Politicians will only listen when the people they are governing allow themselves to be heard. By not participating in elections, the establishment gets exactly what they want. Are you sick of worrying about your student loans or how other things are run? The power to make actual change is in the voters hands and it starts right in your local communities.
My request to all of you as a fellow classmate is not one that requires much time away from your studies or extracurricular activities. I’m not asking that you become some political prowess, but rather asking that you somewhat familiarize yourself with each candidate’s political positions and agendas. The registration and voting process will be the more simpler steps with the thought and consideration of candidates being the actual task.
As of currently, a fair assessment of the remaining viable candidates leaves us with Donald Trump and Ted Cruz on the Republican side, and Bernie Sanders and Hillary Clinton on the Democratic side. The choice is yours.

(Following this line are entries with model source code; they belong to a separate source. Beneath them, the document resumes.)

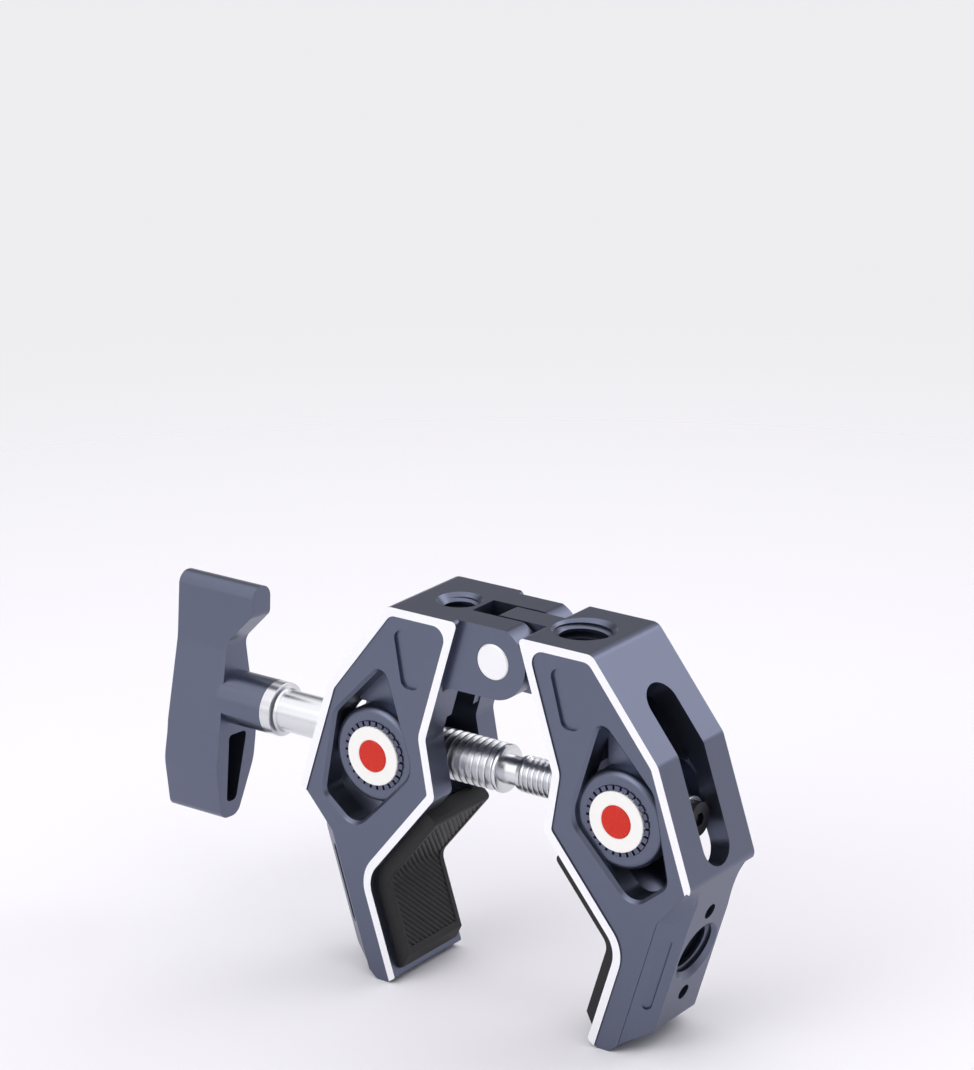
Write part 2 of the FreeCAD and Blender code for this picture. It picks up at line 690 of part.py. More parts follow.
def barrel_nut(x, screw_radius):
    end = FACE_Y - NUT_RECESS
    nut = disc_y(x, SPINDLE_Z, NUT_RADIUS, -end, end)
    nut.rotate(point(x, SPINDLE_Z), ACROSS, SEAM_TURN)
    cutters = [disc_x(screw_radius + RUNNING_CLEARANCE, x - CUT, x + CUT)]
    for side in (-1, 1):
        low, high = sorted((side * (end - RING_SEAT), side * (end + SPILL)))
        cutters.append(disc_y(x, SPINDLE_Z, RING_RADIUS, low, high))
        low, high = sorted((side * (end - NOTCH_DEPTH), side * (end + SPILL)))
        for index in range(NOTCH_COUNT):
            inner = RING_RADIUS - RING_SEAT
            corner = FreeCAD.Vector(x + inner, low, SPINDLE_Z - NOTCH_WIDTH / 2)
            length = NUT_RADIUS + SPILL - inner
            notch = Part.makeBox(length, high - low, NOTCH_WIDTH, corner)
            angle = 360.0 * index / NOTCH_COUNT
            cutters.append(notch.rotate(point(x, SPINDLE_Z), ACROSS, angle))
    return nut.cut(cutters)


def nut_ring(x, side):
    end = FACE_Y - NUT_RECESS
    low, high = sorted((side * (end - RING_SEAT), side * (end + RING_PROUD)))
    ring = disc_y(x, SPINDLE_Z, RING_RADIUS - PRESS_CLEARANCE, low, high)
    return ring.cut(disc_y(x, SPINDLE_Z, RING_INNER_RADIUS, low, high))


def nut_cap(x, side):
    end = FACE_Y - NUT_RECESS
    low, high = sorted((side * (end - RING_SEAT), side * (end + RING_PROUD + CAP_PROUD)))
    return disc_y(x, SPINDLE_Z, RING_INNER_RADIUS - PRESS_CLEARANCE, low, high)


def turned(profile):
    """Solid of revolution about the spindle's axis from (x, radius) points."""
    corners = [point(x, SPINDLE_Z + radius) for x, radius in profile]
    corners.insert(0, point(profile[0][0], SPINDLE_Z))
    corners.append(point(profile[-1][0], SPINDLE_Z))
    face = Part.Face(Part.makePolygon(corners + corners[:1]))
    return face.revolve(point(0, SPINDLE_Z), ALONG, 360)


def stop_x():
    return NUT_X + NUT_RADIUS + STOP_GAP


def spindle():
    shoulder = COLLAR_LEFT_X + COLLAR_LENGTH
    neck_right = NECK_LEFT_X + NECK_LENGTH
    small_end = stop_x() - STOP_PLAY / 2
    spigot_end = stop_x() + STOP_THICKNESS + STOP_PLAY / 2
    profile = [
        (TANG_END_X, TANG_RADIUS),
        (shoulder, TANG_RADIUS),
        (shoulder, SHAFT_RADIUS + COLLAR_FILLET),
        (shoulder + COLLAR_FILLET, SHAFT_RADIUS),
        (LARGE_END_X, SHAFT_RADIUS),
        (LARGE_END_X + SCREW_CHAMFER, LARGE_SCREW_RADIUS),
        (NECK_LEFT_X - 2 * SCREW_CHAMFER, LARGE_SCREW_RADIUS),
        (NECK_LEFT_X, LARGE_SCREW_RADIUS - SCREW_CHAMFER),
        (NECK_LEFT_X, NECK_RADIUS),
        (neck_right, NECK_RADIUS),
        (neck_right + SCREW_CHAMFER, SMALL_SCREW_RADIUS),
        (small_end - SCREW_CHAMFER, SMALL_SCREW_RADIUS),
        (small_end, SMALL_SCREW_RADIUS - SCREW_CHAMFER),
        (small_end, SPIGOT_RADIUS),
        (spigot_end, SPIGOT_RADIUS),
    ]
    bar = turned(profile)
    bar = bar.cut(disc_x(END_SCREW_SHANK, spigot_end - END_SCREW_LENGTH, spigot_end + SPILL))
    screw_end = HANDLE_LEFT_X + HANDLE_SCREW_LENGTH
    return bar.cut(disc_x(HANDLE_SCREW_SHANK, TANG_END_X - SPILL, screw_end))


def stop_washer():
    washer = disc_x(STOP_RADIUS, stop_x(), stop_x() + STOP_THICKNESS)
    return washer.cut(disc_x(SPIGOT_RADIUS + RUNNING_CLEARANCE, stop_x(), stop_x() + STOP_THICKNESS))


def hex_socket(x_low, x_high, flats):
    radius = flats / math.sqrt(3)
    corners = []
    for index in range(7):
        angle = math.radians(60 * index)
        corners.append(FreeCAD.Vector(x_low, radius * math.cos(angle),
                                      SPINDLE_Z + radius * math.sin(angle)))
    return Part.Face(Part.makePolygon(corners)).extrude(ALONG * (x_high - x_low))


def end_screw():
    seat = stop_x() + STOP_THICKNESS + STOP_PLAY / 2
    top = seat + END_SCREW_HEAD
    shank = disc_x(END_SCREW_SHANK, seat - END_SCREW_LENGTH, seat)
    head = disc_x(END_SCREW_RADIUS, seat, top)
    return head.fuse(shank).cut(hex_socket(top - SOCKET_DEPTH, top + SPILL, SOCKET_FLATS))


def collar():
    right = COLLAR_LEFT_X + COLLAR_LENGTH
    ring = disc_x(COLLAR_RADIUS, COLLAR_LEFT_X, right)
    return ring.cut(disc_x(TANG_RADIUS + PRESS_CLEARANCE, COLLAR_LEFT_X, right))


def side_slab(corners, x_low, x_high):
    """Plate whose outline is given as (y, height above the spindle, radius)."""
    raised = [(y, SPINDLE_Z + height, radius) for y, height, radius in corners]
    plate = slab(raised, 0, x_high - x_low)
    plate.rotate(point(0, 0), UP, 90)
    plate.translate(ALONG * x_high)
    return plate


def both_halves(corners):
    """Outline that is the same on both sides of the lever's middle."""
    return corners + [(-y, height, radius) for y, height, radius in reversed(corners)]


def handle():
    """Lever with a wide beaked top and a full, rounded foot, and a hub towards the jaws."""
    over = SPINDLE_Z + HANDLE_TOP + SPILL
    under = SPINDLE_Z + HANDLE_BOTTOM
    bend = SPINDLE_Z + HANDLE_BEND
    front = [
        (HANDLE_LEFT_X, over, 0),
        (HANDLE_BEAK_X, over, 0),
        (HANDLE_BEAK_X, SPINDLE_Z + HANDLE_BEAK_DROP, HANDLE_BEAK_ROUND),
        (HANDLE_THROAT_X, SPINDLE_Z + HANDLE_THROAT, HANDLE_THROAT_ROUND),
        (HANDLE_RIGHT_X, bend, HANDLE_BEND_ROUND),
        (HANDLE_RIGHT_X - HANDLE_LEAN, under, 0),
        (HANDLE_RIGHT_X - HANDLE_LEAN, under - SPILL, 0),
        (HANDLE_LEFT_X - HANDLE_LEAN, under - SPILL, 0),
        (HANDLE_LEFT_X - HANDLE_LEAN, under, 0),
        (HANDLE_LEFT_X, bend, HANDLE_BEND_ROUND),
    ]
    lever = slab(front, -CUT / 2, CUT / 2)
    profile = both_halves([LEVER_TOP, LEVER_WAIST, LEVER_BELLY, LEVER_THIGH, LEVER_FOOT])
    lever = lever.common(side_slab(profile, -CUT * 2, 0))
    lever = lever.fuse(disc_x(HUB_RADIUS, HANDLE_RIGHT_X - SPILL, COLLAR_LEFT_X))
    pocket = both_halves([LEVER_POCKET_TOP, LEVER_POCKET_BOTTOM])
    lever = lever.cut(side_slab(pocket, HANDLE_RIGHT_X - HANDLE_POCKET_DEPTH, HANDLE_RIGHT_X + SPILL))
    lever = lever.cut(disc_x(TANG_RADIUS + PRESS_CLEARANCE, TANG_END_X, COLLAR_LEFT_X + SPILL))
    lever = lever.cut(handle_screw_solid(PRESS_CLEARANCE))
    lever.rotate(point(0, SPINDLE_Z), ALONG, HANDLE_TURN)
    return lever.removeSplitter()


def handle_screw_solid(growth=0.0):
    head = HANDLE_SCREW_RADIUS - HANDLE_SCREW_SHANK
    profile = [
        (HANDLE_LEFT_X, HANDLE_SCREW_RADIUS + growth),
        (HANDLE_LEFT_X + head, HANDLE_SCREW_SHANK + growth),
        (HANDLE_LEFT_X + HANDLE_SCREW_LENGTH, HANDLE_SCREW_SHANK + growth),
    ]
    return turned(profile)


def handle_screw():
    socket = hex_socket(HANDLE_LEFT_X - SPILL, HANDLE_LEFT_X + HANDLE_SOCKET_DEPTH,
                        HANDLE_SOCKET_FLATS)
    return handle_screw_solid().cut(socket)


def main():
    os.makedirs("parts", exist_ok=True)
    pad = pad_solid().cut(pad_field())
    nodes = {
        "left_jaw": left_jaw(),
        "right_jaw": right_jaw(),
        "hinge_pin": hinge_pin(),
        "hinge_washer_front": hinge_washer(-1),
        "hinge_washer_back": hinge_washer(1),
        "left_pad": mirrored(pad),
        "right_pad": pad,
        "left_nut": barrel_nut(-NUT_X, LARGE_SCREW_RADIUS),
        "right_nut": barrel_nut(NUT_X, SMALL_SCREW_RADIUS),
        "spindle": spindle(),
        "spindle_collar": collar(),
        "stop_washer": stop_washer(),
        "end_screw": end_screw(),
        "handle": handle(),
        "handle_screw": handle_screw(),
    }
    for name, x in (("left", -NUT_X), ("right", NUT_X)):
        for place, side in (("front", -1), ("back", 1)):
            nodes[f"{name}_nut_ring_{place}"] = nut_ring(x, side)
            nodes[f"{name}_nut_cap_{place}"] = nut_cap(x, side)
    for name, shape in nodes.items():
        shape.exportStep(f"parts/{name}.step")
        print(name, shape.isValid(), len(shape.Solids), round(shape.Volume, 1))


main()
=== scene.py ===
# %% [markdown]
# # Crab clamp
# A crab clamp grips a tube between two hinged jaws. Its metal parts come from the construction
# model; this script gives them their finishes, cuts the screw threads and moulds the rubber pads.

# %% Load the construction model
import json
import math

import bmesh
import bpy
from mathutils import Matrix, Vector


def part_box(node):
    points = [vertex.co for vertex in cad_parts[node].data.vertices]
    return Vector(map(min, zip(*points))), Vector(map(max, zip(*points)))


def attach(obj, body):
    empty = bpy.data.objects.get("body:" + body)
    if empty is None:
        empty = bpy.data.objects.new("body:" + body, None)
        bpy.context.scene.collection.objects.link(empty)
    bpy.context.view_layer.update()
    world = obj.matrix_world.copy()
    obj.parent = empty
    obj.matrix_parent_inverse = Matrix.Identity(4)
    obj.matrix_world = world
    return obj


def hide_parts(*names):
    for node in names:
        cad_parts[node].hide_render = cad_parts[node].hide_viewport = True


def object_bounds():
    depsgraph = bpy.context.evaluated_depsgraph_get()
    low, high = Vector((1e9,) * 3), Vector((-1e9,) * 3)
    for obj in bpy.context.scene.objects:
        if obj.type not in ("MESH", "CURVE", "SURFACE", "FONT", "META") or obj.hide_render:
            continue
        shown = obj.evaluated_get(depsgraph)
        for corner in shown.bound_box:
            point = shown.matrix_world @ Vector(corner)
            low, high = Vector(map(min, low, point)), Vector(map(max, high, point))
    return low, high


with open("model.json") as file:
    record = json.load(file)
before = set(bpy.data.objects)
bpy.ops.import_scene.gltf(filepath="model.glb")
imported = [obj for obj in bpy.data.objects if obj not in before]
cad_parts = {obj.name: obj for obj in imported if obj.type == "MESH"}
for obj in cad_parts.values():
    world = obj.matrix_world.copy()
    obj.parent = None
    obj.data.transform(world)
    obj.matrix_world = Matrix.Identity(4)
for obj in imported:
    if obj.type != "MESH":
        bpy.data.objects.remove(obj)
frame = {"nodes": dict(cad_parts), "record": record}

cad_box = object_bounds()
MM = 0.001
BODY_OF = {}
for body_name, members in frame["record"]["behaviour"]["bodies"].items():
    for member in members:
        BODY_OF[member] = body_name


# %% [markdown]
# ## Colours and nodes
# Colours are picked as sRGB hex values, as on a screen, but shaders work in linear light, so one
# function turns them, with the numbers of the sRGB standard. A second small function adds a
# shader node, sets its inputs and links it.

# %% Helpers for materials
def linear(hex_value):
    """Linear red, green, blue and alpha of an sRGB hex colour such as "5e6275"."""
    channels = []
    for place in (0, 2, 4):
        value = int(hex_value[place:place + 2], 16) / 255
        if value <= 0.04045:
            channels.append(value / 12.92)
        else:
            channels.append(((value + 0.055) / 1.055) ** 2.4)
    return (*channels, 1.0)


def add_node(tree, kind, inputs=None, **settings):
    """A node with its settings; an input is a value, or the output of another node."""
    node = tree.nodes.new(kind)
    for name, value in settings.items():
        setattr(node, name, value)
    for name, value in (inputs or {}).items():
        socket = node.inputs[name]
        if isinstance(value, bpy.types.NodeSocket):
            tree.links.new(value, socket)
        else:
            socket.default_value = value
    return node


def new_material(name, colour, **shader):
    """Material with one principled shader, and its tree to add to."""
    material = bpy.data.materials.new(name)
    material.use_nodes = True
    tree = material.node_tree
    surface = tree.nodes["Principled BSDF"]
    surface.inputs["Base Color"].default_value = linear(colour)
    for socket, value in shader.items():
        surface.inputs[socket.replace("_", " ")].default_value = value
    return material, tree, surface


def fine_grain(tree, size_mm, depth_mm, strength=1.0):
    """Bump of a fine even grain, such as blasting or moulding leaves; size is one grain."""
    place = add_node(tree, "ShaderNodeTexCoord")
    grain = add_node(tree, "ShaderNodeTexNoise", {
        "Vector": place.outputs["Object"], "Scale": 1 / (size_mm * MM), "Detail": 2.0})
    return add_node(tree, "ShaderNodeBump", {
        "Height": grain.outputs["Fac"], "Distance": depth_mm * MM, "Strength": strength})


# %% [markdown]
# ## Anodised jaws with a bare rim
# The jaws are blasted aluminium, anodised blue-grey, which gives a soft satin surface. Their rim
# is then milled bare and shows bright alloy. The rim is the outermost level of each face, so the
# mask needs no drawing: whatever lies further out along the hinge than the milling level is bare.

# %% Anodised aluminium
FACE_LEVEL = max(abs(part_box("right_jaw")[0].y), abs(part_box("right_jaw")[1].y))
MILLING_DEPTH = 0.03 * MM
METAL_SHARE = 0.95                # the oxide coat scatters a little light by itself
MILLED_SHARE = 0.35               # fine tool marks scatter most of it
SATIN_ROUGHNESS = 0.34
MILLED_ROUGHNESS = 0.3
BLAST_GRAIN_MM = 0.15
BLAST_DEPTH_MM = 0.004
ANODISED = "676c7e"
ANODISED_NUT = "62667a"           # a little darker than the jaws
BARE_ALLOY = "f8f8fb"


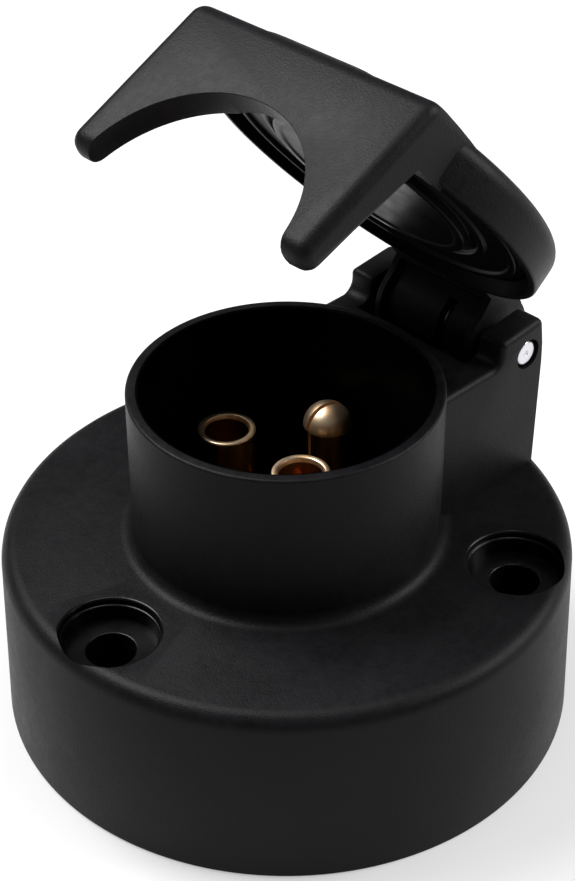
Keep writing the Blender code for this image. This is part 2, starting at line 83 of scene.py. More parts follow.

A reminder to those of you who have yet to register, make sure you select either Republican or Democrat as your choice of supported party. You may not vote in the primary election as an independent although you will be able to in the general election in November.
As a final remark,
There are a number of reasons to vote and no good reason not to. As I mentioned before, the most common refrain from taking part in the voting process is “what’s the point or what difference will it make.” By checking out of the process, we are checking out of both the right, but also obligation, to play a part in the society we want to see, and leave for our children. It’s a wonder that our country grows more unequal by the day. Until we vote, our interests will continue to be ignored. It’s time we change that.